Philadelphia District Attorney Larry Krasner faced a rival candidate on Tuesday’s Democratic primary ballot in the nation’s sixth largest city, but the progressive prosecutor’s loudest opponent was Philadelphia Fraternal Order of Police Lodge #5.
The union that represents 14,000 current and retired officers in the city put its money and manpower behind fired former prosecutor Carlos Vega in an effort to block Krasner’s reelection run. The FOP and its allies made the primary contest a referendum not just on Krasner but also on the criminal justice reform movement that the DA has championed over the past four years.
Instead of the backlash that the FOP hoped for, the election gave a 2-1 landslide win to Krasner and a major boost to the national movement to stop police violence, end mass incarceration, and upend systematic racism.
“We in this movement for criminal justice reform just won a big one,” Krasner told supporters Tuesday night. “Four years ago, we promised reform, and a focus on serious crime. People believed what were, at that point, ideas—promises. And they voted us into office with a mandate. We kept those promises. They saw what we did. And they put us back in office for what we’ve done.”
Krasner’s mandate is now far greater than it was after his initial election in 2017, when he won the Democratic primary in this overwhelmingly Democratic city with 38 percent of the vote in a multi-candidate field. This year, in a one-on-one race with FOP-backed challenger Carlos Vega, the incumbent was winning roughly 65 percent.
The victory came at the close of a contest that saw the police union and its allies pour hundreds of thousands of dollars into a campaign that attempted to blame Krasner’s reforms for rising crime in the aftermath of the coronavirus pandemic. Attacking the DA as “Soft on crime. Soft on sentencing,” the FOP tried to generate the sort of backlash vote that in the past has threatened progressive officials.
But Krasner flipped the script by reminding voters that rising crime rates in Philadelphia reflected a national trend. He used data and a historical perspective to argue that it takes time to undo decades of failed policies. Voters got the message.
The voters also sent a signal to the FOP and to police unions across the country, which historically have been powerful forces in local politics—especially in elections for prosecutors, sheriffs, and judges.
“The Fraternal Order of Police and its handpicked candidate wanted to take us back to mass incarceration and an era where police were permitted to harass and brutalize residents without a hint of accountability,” explained Nicolas O’Rourke, the organizing director for the Pennsylvania Working Families Party, which supported the incumbent. “Voters rejected the FOP’s fear-based propaganda and sent a clear message: we cannot incarcerate our way to public safety.”
O’Rourke said Tuesday night, “Krasner’s victory represents a huge vote of confidence for the progressive criminal justice agenda and keeps us moving towards creating a system that is more fair and equitable for all.”
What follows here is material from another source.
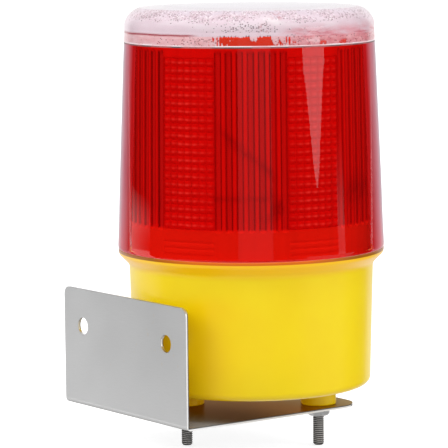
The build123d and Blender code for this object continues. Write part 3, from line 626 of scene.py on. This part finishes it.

That’s a big deal, because Krasner is not alone. Since the veteran defense and civil rights attorney was elected as the top prosecutor in the nation’s sixth largest city, dozens of criminal justice reformers have been elected in cities and counties nationwide. Just as Krasner was targeted for defeat this year by entrenched interests in his city, so other reformers are under attack. In San Francisco, for instance, one of the most progressive prosecutors in the country, Chesa Boudin, faces a recall drive that seeks to overturn his 2019 election to the DA post once held by Vice President Kamala Harris. “Boudin’s opponents are using the same tactics that conservative media harnessed to thwart the movement for Black lives: fear mongering, misinformation, and doomsday predictions,” notes commentator and activist Cat Brooks.
Krasner is arguably the highest-profile progressive prosecutor in the country, thanks in part to the attention he’s gotten as the focus of the PBS documentary series Philly D.A., and he has been an enthusiastic supporter of Boudin and other justice reformers across the country. Just as a defeat in Philadelphia would have been a setback for the movement—especially at a time when commentators are searching desperately for evidence of backlash voting—Tuesday’s resounding endorsement of Krasner strengthens the movement with what Krinsky sees as “a sign that communities understand that failed tough on crime policies of the past don’t work.”
It also provides encouragement for the broader movement for systemic change, says Philadelphia City Council member-at-large Kendra Brooks.
“Last summer, tens of thousands of young Black people took to the streets to demand we disinvest from our police force and begin investing in Black communities. The uprising clearly articulated that the power of the people was greater than any one election or elected official—that if real change was going to happen, we would have to fight for liberation in every avenue of power,” explained Brooks, who was elected two years ago on the WFP line, as the results from Tuesday’s DA vote were announced. “From the streets to the courtrooms to the ballot box, we organized, we protested, and today we voted. The re-election of Larry Krasner is a testament to the movement’s strength.”